The pattern is: extract what you need from bands in __init__ and store it as an instance attribute, then use it in _forward_patch_features:

from torchgeo_bench.datasets.base import BandSpec
from torchgeo_bench.models.interface import BenchModel

class NewModel(BenchModel):
    def __init__(self, bands: list[BandSpec], **kwargs) -> None:
        super().__init__(bands=bands, normalization="bandspec_zscore")

        # The runner reinstantiates this class once per dataset, so these
        # attributes are always current for the channels being loaded.
        self.wavelengths = [b.wavelength_um for b in bands]  # None for SAR/DEM
        self.sensors = [b.sensor for b in bands]             # e.g. "s2", "landsat"
        self.band_names = [b.name for b in bands]            # e.g. "red", "nir"

        self.backbone = ...  # your backbone here

    def _forward_patch_features(self, images, _bboxes=None):
        # Pass the cached metadata alongside the image tensor.
        return self.backbone(images, wavelengths=self.wavelengths)

For a complete example see TorchGeoDOFABench in src/torchgeo_bench/models/torchgeo_models.py, which reads wavelength_um from each BandSpec at construction and passes the resulting list to backbone.forward_features(images, wavelengths=...).

Create a Hydra config#

Create a model YAML file at src/torchgeo_bench/conf/model/new_model.yaml. The only required key is _target_, which must point to your class:

# src/torchgeo_bench/conf/model/new_model.yaml
_target_: new_model.NewModel    # dotted import path to your class
pretrained: true
name: new_model                 # human-readable label in the results CSV

# Add any kwargs your __init__ accepts (except `bands` — see note below).
# embed_dim: 768
# checkpoint: path/to/weights.pt

Note

Do not put bands in the YAML. The pipeline reads the current dataset’s BandSpec list at runtime and injects it into the constructor automatically. Adding it to the YAML will cause a TypeError (duplicate keyword argument).

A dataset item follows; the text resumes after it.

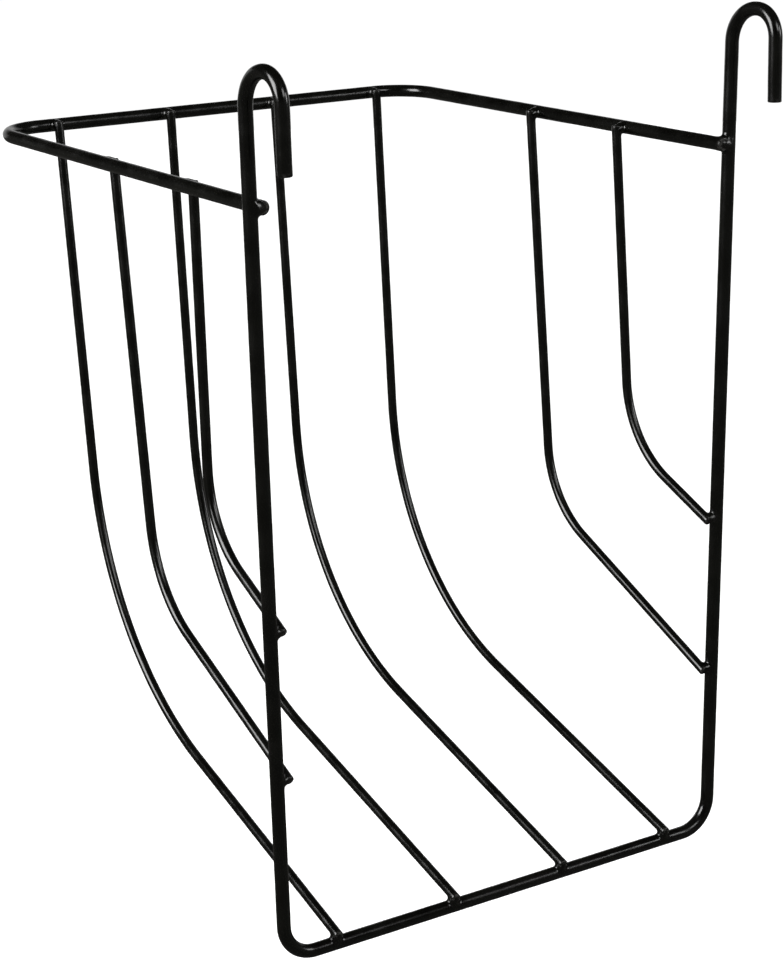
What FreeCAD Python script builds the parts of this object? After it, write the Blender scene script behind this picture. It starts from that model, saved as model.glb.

If your class is not importable from the default Python path, add the parent directory to PYTHONPATH before running:

$ export PYTHONPATH="$PWD:$PYTHONPATH"

Run the benchmark#

Pass your config name as model=new_model and any combination of dataset names to the run subcommand (see Datasets for the full list of available names):

$ torchgeo-bench run model=new_model dataset.names=[m-eurosat]
$ torchgeo-bench run model=new_model \
    dataset.names=[m-eurosat,m-bigearthnet,benv2,burn_scars]

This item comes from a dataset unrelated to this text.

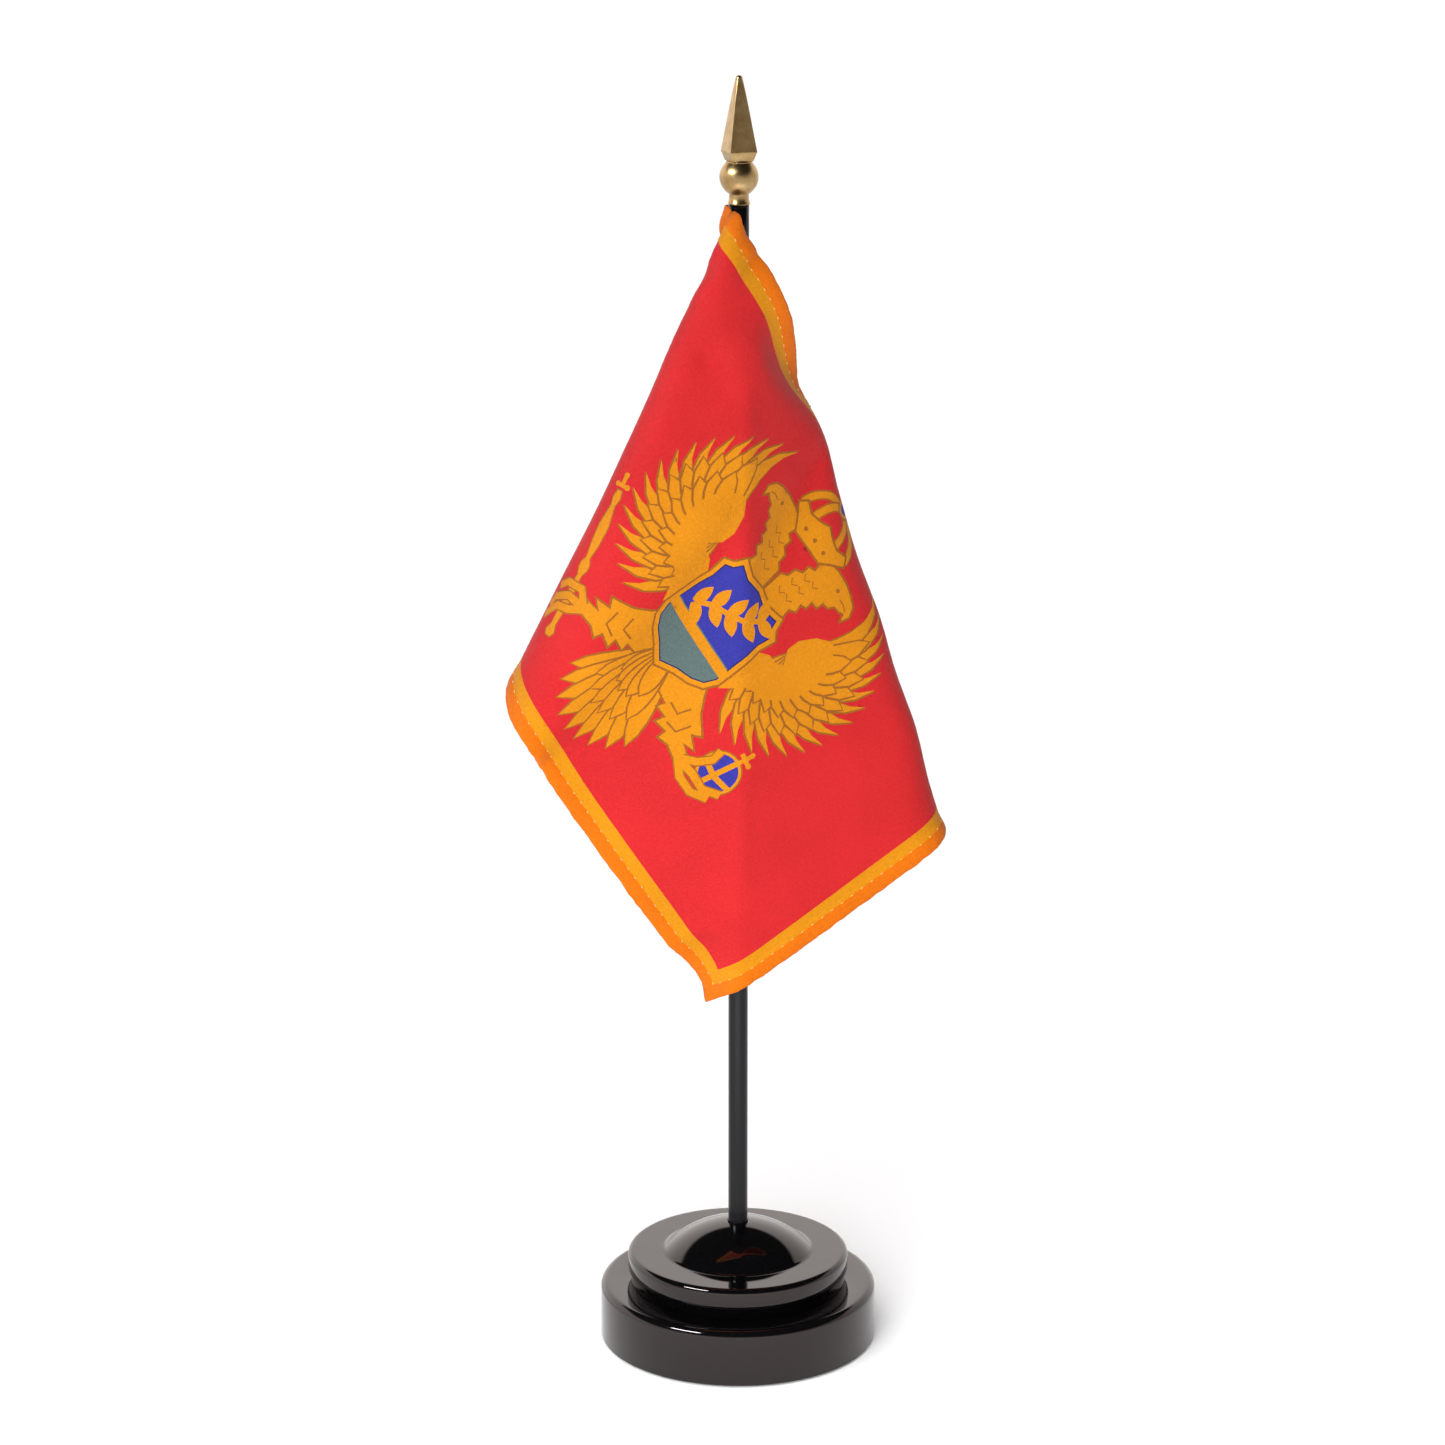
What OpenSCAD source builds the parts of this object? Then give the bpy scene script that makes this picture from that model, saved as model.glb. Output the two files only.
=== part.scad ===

Skip the (slow) linear probe and reduce bootstrap samples for a quick trial:

$ torchgeo-bench run model=new_model dataset.names=[m-eurosat] \
    eval.skip_linear=true eval.bootstrap=100

To write results to a dedicated file instead of the shared results/all_results.csv, pass output=:

$ torchgeo-bench run model=new_model \
    dataset.names=[m-eurosat,m-so2sat] \
    output=results/new_model_results.csv

The resume=true flag respects whatever output= is set to, so an interrupted run can be continued against the same file:

$ torchgeo-bench run model=new_model output=results/new_model_results.csv resume=true

Results#

Results are written to results/all_results.csv by default, or to the path set via output= (see above). For the full column reference and how to read the CSV, see Results format.